840.50/3–945: Telegram

The Ambassador in the United Kingdom (Winant) to the Secretary of State

2440. From Judge Rosenman.60 A discussion was held yesterday with Lord Keynes, Sir Wilfrid Eady and Mr. Harmer of the British Treasury on the British post-war Department and Phelps of State Department.61

It was agreed that this discussion was to be completely off the record and not for publication in any way; that it [represented personal?] views rather than the official views of the Government.

I stated briefly that the main objective of the mission was to investigate supply matters for the liberated areas but that you also wished me to speak informally with high officials about reconstruction and post-war financial problems so that some background might be secured for our own thinking on these topics.

Lord Keynes replied that their chief interest and attention had been focused on the Phase II agreement including the renewal of the Lend-Lease Act,62 and the request for appropriation. He stated that further discussions might be scheduled for early summer or soon after the end of hostilities in Europe. At that time the most important immediate problem would concern: (1) arrangements for the transitional period immediately following the cessation of hostilities in the Pacific during which military expenditures will continue; (2) the time and the arrangements under which Lend-Lease and mutual aid deliveries [Page 29] will be terminated including materials in the pipeline. Apparently the British feel that the lack of decisions on these matters and certain imponderables, including (a) the duration of the war in the Pacific, (b) the rate of growth of sterling balances, (c) the rapidity of reconversion and the increase in exports achieved after V–E Day, and (d) the results of a general election if one be held, make it impossible to evaluate accurately the British post-war financial position at this time. Lord Keynes stated it as his personal opinion that neither lend-lease nor credit arrangements under section 3c63 would be acceptable to the British after hostilities in the Pacific had ceased.

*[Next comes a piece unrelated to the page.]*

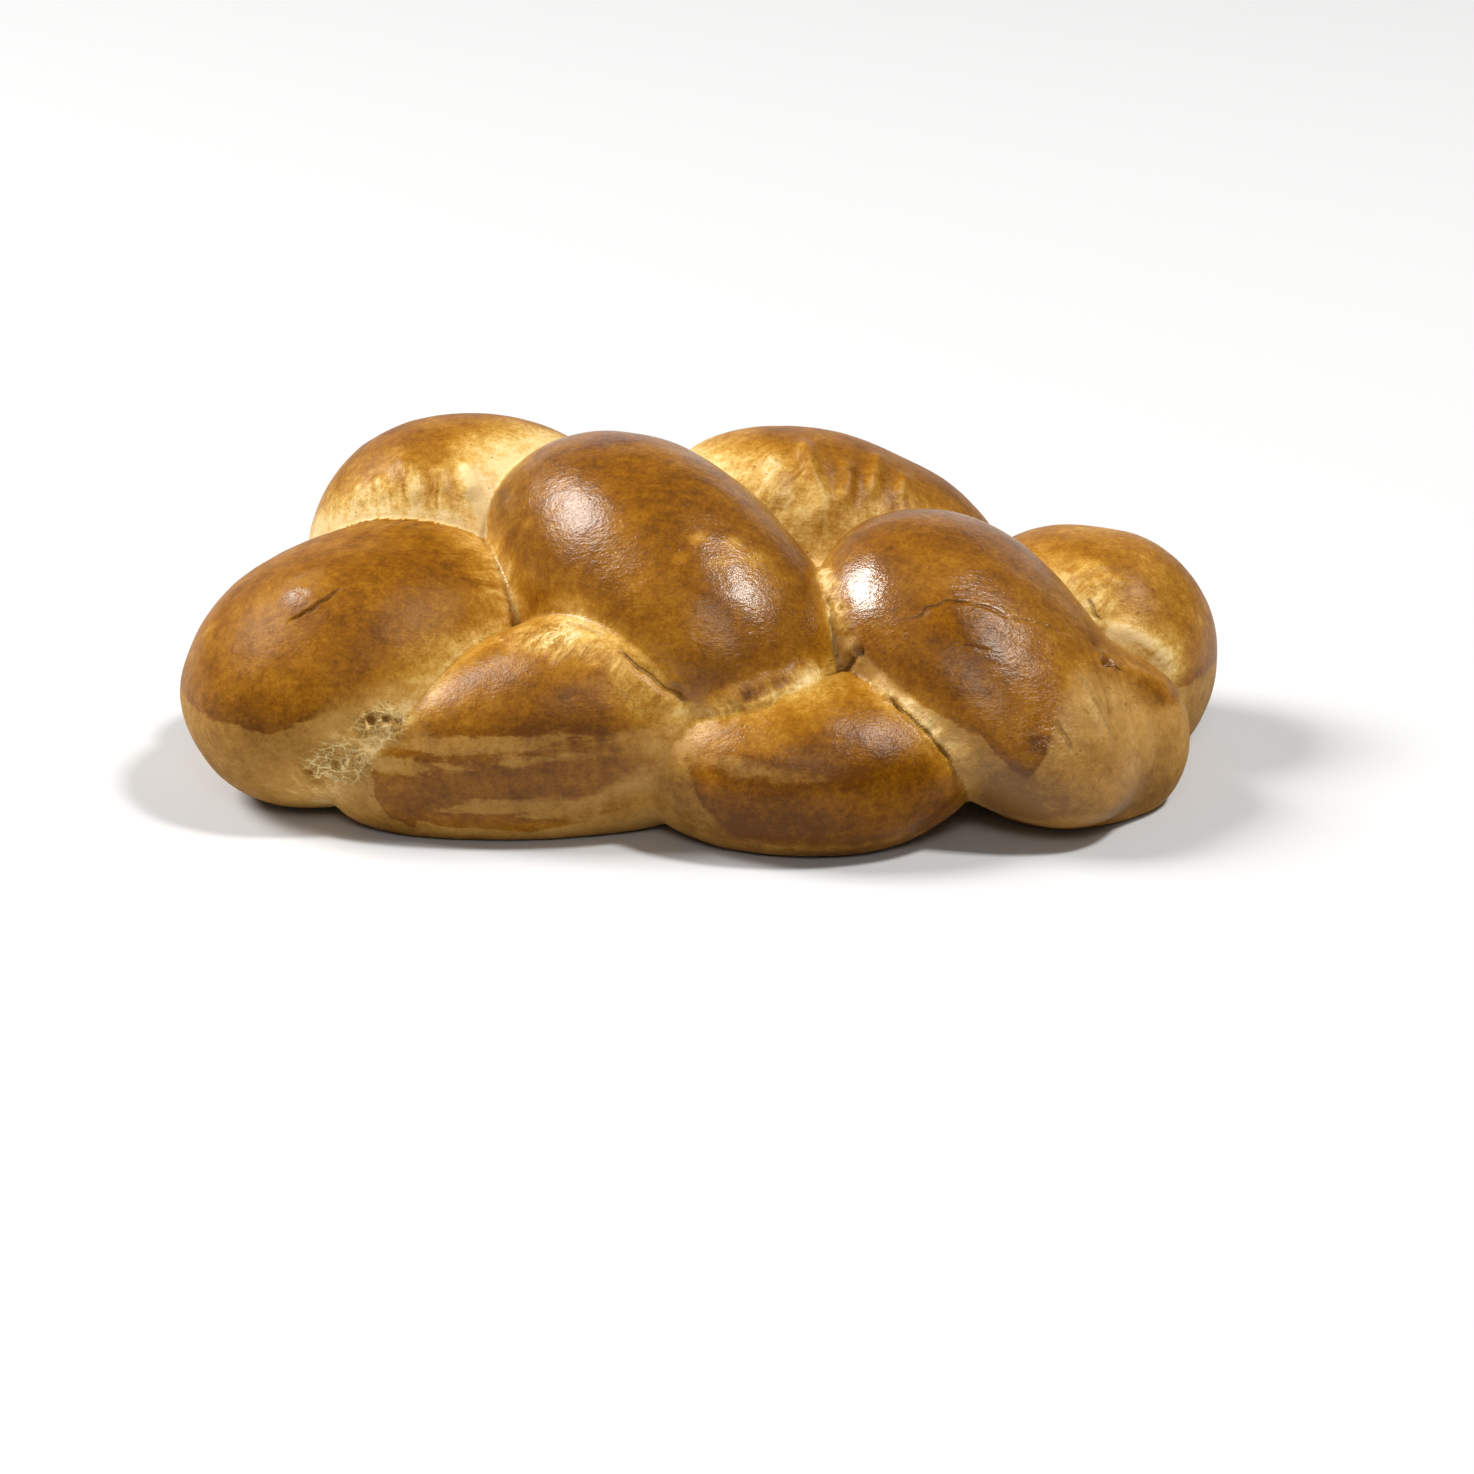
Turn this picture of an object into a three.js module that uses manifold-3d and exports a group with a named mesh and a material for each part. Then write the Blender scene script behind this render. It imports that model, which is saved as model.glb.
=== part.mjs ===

Lord Keynes noted that British will be the only United Nation which will emerge from the war with a seriously impaired external financial position and stated that some way must be found to improve this position if an effective world economic structure of the type desired both by the United States and Britain is to be attained. In this discussion Lord Keynes said that bilateralism and regional preferential systems were considered by the present Government as poor alternatives to full international collaboration on a non-preferential basis. It was his belief that if a workable economic system could be established these alternatives would not appear as significant nor as attractive to British officials as might be inferred from present discussions, A further conference on this general topic will be arranged with Sir John Anderson, Chancellor of the Exchequer.64 [Rosenman.]

Judge Rosenman requests the above message be delivered to the President.

Winant
  1. Samuel I. Rosenman, Special Counsel to President Roosevelt, was on a special mission to the countries of northwest Europe as the President’s personal representative to inquire into the problem of civilian supplies for liberated areas; for documentation on the subject, see vol. ii, pp. 1059 ff.
  2. Apparent garble. Presumably the sentence was intended to read: “A discussion was held yesterday with Lord Keynes, Sir Wilfrid Eady and Mr. Harmer of the British Treasury and Phelps of State Department on the British post-war financial outlook.” Frederic E. Harmer was Temporary Assistant Secretary, British Treasury; Dudley M. Phelps, Chief of the Division of Foreign Economic Development, was accompanying Judge Rosenman.
  3. Approved March 11, 1941; 55 Stat. 31.
  4. Section 3c was substantially altered when the Lend-Lease Act was renewed, April 16, 1945; 59 Stat. 52.
  5. No record of such a conference has been found in Department files.